■ Requirements ■
Reproduce exactly the lines of the material beneath, from the line that contains "hide_parts(node_name)" to the line that contains "bake_transform(spring)", both included, and no other lines.

________________________

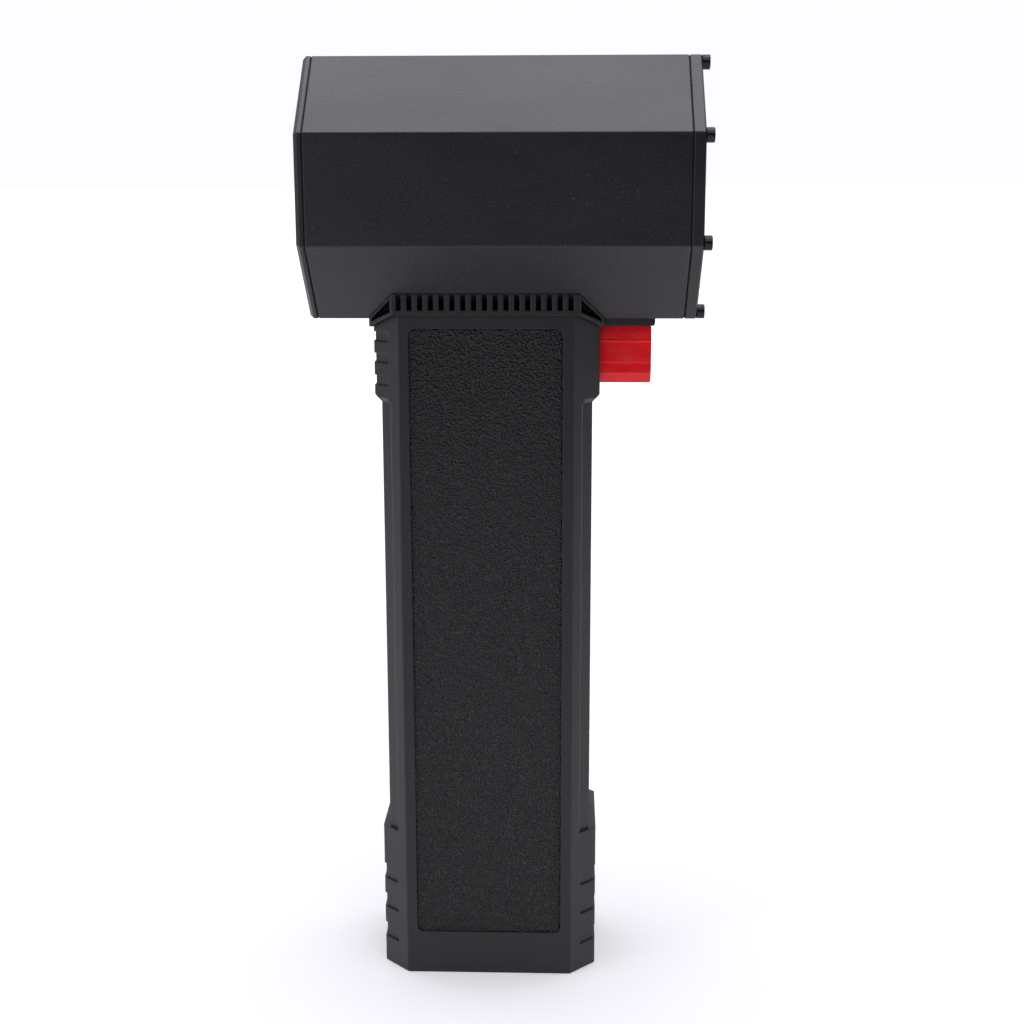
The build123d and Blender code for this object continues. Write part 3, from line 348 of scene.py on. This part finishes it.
def pad_skin(node_name, side):
    low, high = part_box(node_name)
    half_x = (high.x - low.x) / 2 + 0.08 * MM
    mid_z = (high.z + low.z) / 2
    half_z = (high.z - low.z) / 2 + 0.08 * MM
    outer_y = low.y if side < 0 else high.y
    inner_y = high.y if side < 0 else low.y
    corner = 2.25 * MM
    step = 0.45 * MM
    roll = 0.8 * MM
    cols = int(round(2 * half_x / step))
    rows = int(round(2 * half_z / step))
    verts, faces = [], []
    for j in range(rows + 1):
        z = -half_z + 2 * half_z * j / rows
        for i in range(cols + 1):
            x = -half_x + 2 * half_x * i / cols
            px, pz = x, z
            # pull the grid's corners in to the pad's corner radius
            cx, cz = half_x - corner, half_z - corner
            if abs(px) > cx and abs(pz) > cz:
                dx, dz = abs(px) - cx, abs(pz) - cz
                reach = max(dx, dz)
                length = math.hypot(dx, dz)
                if length > 0:
                    dx, dz = dx * reach / length, dz * reach / length
                px = math.copysign(cx + dx, px)
                pz = math.copysign(cz + dz, pz)
                edge = corner - reach
            else:
                edge = min(half_x - abs(px), half_z - abs(pz))
            lift = min(1.0, max(0.0, edge / roll))
            dome = math.sqrt(max(0.0, 1 - (1 - lift) ** 2))
            depth = 0.16 * MM * (1 - dome) + 0.02 * MM * dome
            depth -= swell(px, pz, 3.7 * side) * dome
            verts.append((px, outer_y - side * depth, mid_z + pz))
    for j in range(rows):
        for i in range(cols):
            a = j * (cols + 1) + i
            quad = (a, a + 1, a + cols + 2, a + cols + 1)
            faces.append(quad if side < 0 else quad[::-1])
    # skirt down to the bottom of the pocket
    rim = list(range(cols + 1))
    rim += [j * (cols + 1) + cols for j in range(1, rows + 1)]
    rim += [rows * (cols + 1) + i for i in range(cols - 1, -1, -1)]
    rim += [j * (cols + 1) for j in range(rows - 1, 0, -1)]
    first = len(verts)
    for index in rim:
        x, _, z = verts[index]
        verts.append((x, inner_y, z))
    for k in range(len(rim)):
        nxt = (k + 1) % len(rim)
        quad = (rim[k], first + k, first + nxt, rim[nxt])
        faces.append(quad if side < 0 else quad[::-1])
    back = tuple(range(first, first + len(rim)))
    faces.append(back if side > 0 else back[::-1])
    mesh = bpy.data.meshes.new(node_name + "_skin")
    mesh.from_pydata(verts, [], faces)
    mesh.validate()
    for polygon in mesh.polygons:
        polygon.use_smooth = len(polygon.vertices) == 4
    mesh.materials.append(materials["grip_leather"])
    skin = bpy.data.objects.new(node_name + "_skin", mesh)
    bpy.context.scene.collection.objects.link(skin)
    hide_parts(node_name)
    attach(skin, "housing")
    return skin


pad_skin("grip_pad_right", -1)
pad_skin("grip_pad_left", 1)

# ---- trigger spring: a wire coil of one fixed length; the real one shortens as the trigger moves in ---
low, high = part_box("trigger_spring")
wire = 0.45 * MM
turns = 9.0
ring = 10
axis_y, axis_z = (low.y + high.y) / 2, (low.z + high.z) / 2
coil_r = (high.z - low.z) / 2 - wire
start_x, end_x = low.x + wire, high.x - wire
count = int(turns * 28)
verts, faces = [], []
for i in range(count + 1):
    share = i / count
    # closed end turns, open ones between
    eased = share - math.sin(4 * math.pi * share) * 0.02
    angle = 2 * math.pi * turns * share
    out = Vector((0.0, math.cos(angle), math.sin(angle)))
    middle = Vector((start_x + (end_x - start_x) * eased, axis_y, axis_z)) + out * coil_r
    for k in range(ring):
        turn_k = 2 * math.pi * k / ring
        along_axis = Vector((1, 0, 0)) * wire * math.sin(turn_k)
        verts.append(middle + out * wire * math.cos(turn_k) + along_axis)
for i in range(count):
    for k in range(ring):
        nxt = (k + 1) % ring
        faces.append((i * ring + k, i * ring + nxt, (i + 1) * ring + nxt, (i + 1) * ring + k))
faces.append(tuple(range(ring - 1, -1, -1)))
faces.append(tuple(range(count * ring, (count + 1) * ring)))
mesh = bpy.data.meshes.new("trigger_spring_wire")
mesh.from_pydata(verts, [], faces)
for polygon in mesh.polygons:
    polygon.use_smooth = True
mesh.materials.append(materials["bright_steel"])
spring = bpy.data.objects.new("trigger_spring_wire", mesh)
bpy.context.scene.collection.objects.link(spring)
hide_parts("trigger_spring")
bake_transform(spring)

# ---- floor, light and camera ------------------------------------------------
floor_mesh = bpy.data.meshes.new("floor")
floor_mesh.from_pydata([(-40, -40, 0), (40, -40, 0), (40, 40, 0), (-40, 40, 0)], [], [(0, 1, 2, 3)])
floor = bpy.data.objects.new("floor", floor_mesh)
bpy.context.scene.collection.objects.link(floor)
ground = Shade("light_table", roughness=0.9, specular=0.1)
ground.colour(ground.blend(ground.noise(5.0, 3.0), (0.84, 0.84, 0.84), (0.86, 0.86, 0.86)))
along = ground.tree.nodes.new("ShaderNodeSeparateXYZ")
ground.link(ground.coords.outputs["Object"], along.inputs[0])
# full glow from the dryer's near side backwards, fading out towards the front and far to the sides
aside = ground.math("SUBTRACT", ground.math("ABSOLUTE", along.outputs["X"]), 0.2)
set_back = ground.math("MULTIPLY", ground.math("MAXIMUM", aside, 0.0), 0.6)
glow = ground.spread(ground.math("SUBTRACT", along.outputs["Y"], set_back), -0.38, -0.05, soft=True)
away = ground.tree.nodes.new("ShaderNodeVectorMath")
away.operation = "LENGTH"
ground.link(ground.coords.outputs["Object"], away.inputs[0])
far = ground.spread(away.outputs["Value"], 0.25, 1.6, 0.2, 0.95)
ground.bsdf.inputs["Emission Color"].default_value = (1.0, 1.0, 1.0, 1.0)
# the unlit front of the table is still shown to the camera nearly as pale as the rest
path = ground.tree.nodes.new("ShaderNodeLightPath")
unlit = ground.math("SUBTRACT", 1.0, glow)
seen = ground.math("MULTIPLY", path.outputs["Is Camera Ray"], ground.math("MULTIPLY", unlit, 0.75))
strength = ground.math("MULTIPLY", ground.math("ADD", glow, seen), far)
ground.link(strength, ground.bsdf.inputs["Emission Strength"])
floor_mesh.materials.append(ground.mat)

world = bpy.data.worlds.new("studio")
bpy.context.scene.world = world
world.use_nodes = True
sky = world.node_tree
background = sky.nodes["Background"]
background.inputs["Color"].default_value = (0.985, 0.975, 1.04, 1.0)
direction = sky.nodes.new("ShaderNodeTexCoord")
split = sky.nodes.new("ShaderNodeSeparateXYZ")
sky.links.new(direction.outputs["Generated"], split.inputs[0])
level = sky.nodes.new("ShaderNodeMapRange")
level.interpolation_type = "SMOOTHSTEP"
for socket, value in (("From Min", -0.5), ("From Max", 0.8), ("To Min", 0.05), ("To Max", 0.75)):
    level.inputs[socket].default_value = value
sky.links.new(split.outputs["Y"], level.inputs["Value"])
seen = sky.nodes.new("ShaderNodeLightPath")
shown = sky.nodes.new("ShaderNodeMix")
shown.data_type = "FLOAT"
sky.links.new(seen.outputs["Is Camera Ray"], shown.inputs["Factor"])
sky.links.new(level.outputs["Result"], shown.inputs["A"])
shown.inputs["B"].default_value = 1.0
sky.links.new(shown.outputs["Result"], background.inputs["Strength"])


def softbox(name, place, aim, size, radiance):
    """A rectangular softbox given by the brightness of its face."""
    lamp = bpy.data.lights.new(name, "AREA")
    lamp.shape = "RECTANGLE"
    lamp.size, lamp.size_y = size
    lamp.energy = radiance * math.pi * size[0] * size[1]
    lamp.color = (0.98, 0.965, 1.05)
    holder = bpy.data.objects.new(name, lamp)
    holder.location = place
    holder.rotation_euler = (Vector(aim) - Vector(place)).to_track_quat("-Z", "Y").to_euler()
    bpy.context.scene.collection.objects.link(holder)


softbox("top", (0.0, 0.0, 1.3), (0, 0, 0.2), (1.5, 0.9), 3.5)
softbox("front_top", (0.35, -1.0, 1.25), (0, 0, 0.2), (0.8, 0.6), 2.2)
softbox("front_left", (-0.8, -1.3, 0.2), (0, 0, 0.2), (0.5, 0.7), 1.8)
softbox("strip_left", (-0.98, -0.69, 0.35), (0, 0, 0.2), (0.16, 0.9), 4.5)
softbox("strip_right", (0.98, -0.69, 0.35), (0, 0, 0.2), (0.16, 0.9), 0.7)
softbox("left", (-1.25, -0.3, 0.4), (0, 0, 0.15), (0.6, 0.8), 0.7)
softbox("right", (1.3, 0.0, 0.4), (0, 0, 0.15), (0.6, 0.8), 0.15)

# fitted to the corners of the head and the handle
LENS_MM = 54.97
CAMERA_PLACE = (0.02504, -0.51145, 0.26535)
CAMERA_TURN = (1.9828, -12.1247, 0.1247)  # yaw, pitch and roll in degrees

camera_data = bpy.data.cameras.new("camera")
camera_data.lens = LENS_MM
camera_data.sensor_width = 36.0
camera_data.clip_start = 0.01
camera = bpy.data.objects.new("camera", camera_data)
yaw, pitch, roll = (math.radians(angle) for angle in CAMERA_TURN)
turn = Matrix.Rotation(yaw, 4, "Z") @ Matrix.Rotation(pitch, 4, "X") @ Matrix.Rotation(roll, 4, "Y")
level_view = Matrix.Rotation(math.pi / 2, 4, "X")
camera.matrix_world = Matrix.Translation(CAMERA_PLACE) @ turn @ level_view
bpy.context.scene.collection.objects.link(camera)
bpy.context.scene.camera = camera
bpy.context.scene.view_settings.view_transform = "Standard"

________________________

■ The solution ■
    hide_parts(node_name)
    attach(skin, "housing")
    return skin


pad_skin("grip_pad_right", -1)
pad_skin("grip_pad_left", 1)

# ---- trigger spring: a wire coil of one fixed length; the real one shortens as the trigger moves in ---
low, high = part_box("trigger_spring")
wire = 0.45 * MM
turns = 9.0
ring = 10
axis_y, axis_z = (low.y + high.y) / 2, (low.z + high.z) / 2
coil_r = (high.z - low.z) / 2 - wire
start_x, end_x = low.x + wire, high.x - wire
count = int(turns * 28)
verts, faces = [], []
for i in range(count + 1):
    share = i / count
    # closed end turns, open ones between
    eased = share - math.sin(4 * math.pi * share) * 0.02
    angle = 2 * math.pi * turns * share
    out = Vector((0.0, math.cos(angle), math.sin(angle)))
    middle = Vector((start_x + (end_x - start_x) * eased, axis_y, axis_z)) + out * coil_r
    for k in range(ring):
        turn_k = 2 * math.pi * k / ring
        along_axis = Vector((1, 0, 0)) * wire * math.sin(turn_k)
        verts.append(middle + out * wire * math.cos(turn_k) + along_axis)
for i in range(count):
    for k in range(ring):
        nxt = (k + 1) % ring
        faces.append((i * ring + k, i * ring + nxt, (i + 1) * ring + nxt, (i + 1) * ring + k))
faces.append(tuple(range(ring - 1, -1, -1)))
faces.append(tuple(range(count * ring, (count + 1) * ring)))
mesh = bpy.data.meshes.new("trigger_spring_wire")
mesh.from_pydata(verts, [], faces)
for polygon in mesh.polygons:
    polygon.use_smooth = True
mesh.materials.append(materials["bright_steel"])
spring = bpy.data.objects.new("trigger_spring_wire", mesh)
bpy.context.scene.collection.objects.link(spring)
hide_parts("trigger_spring")
bake_transform(spring)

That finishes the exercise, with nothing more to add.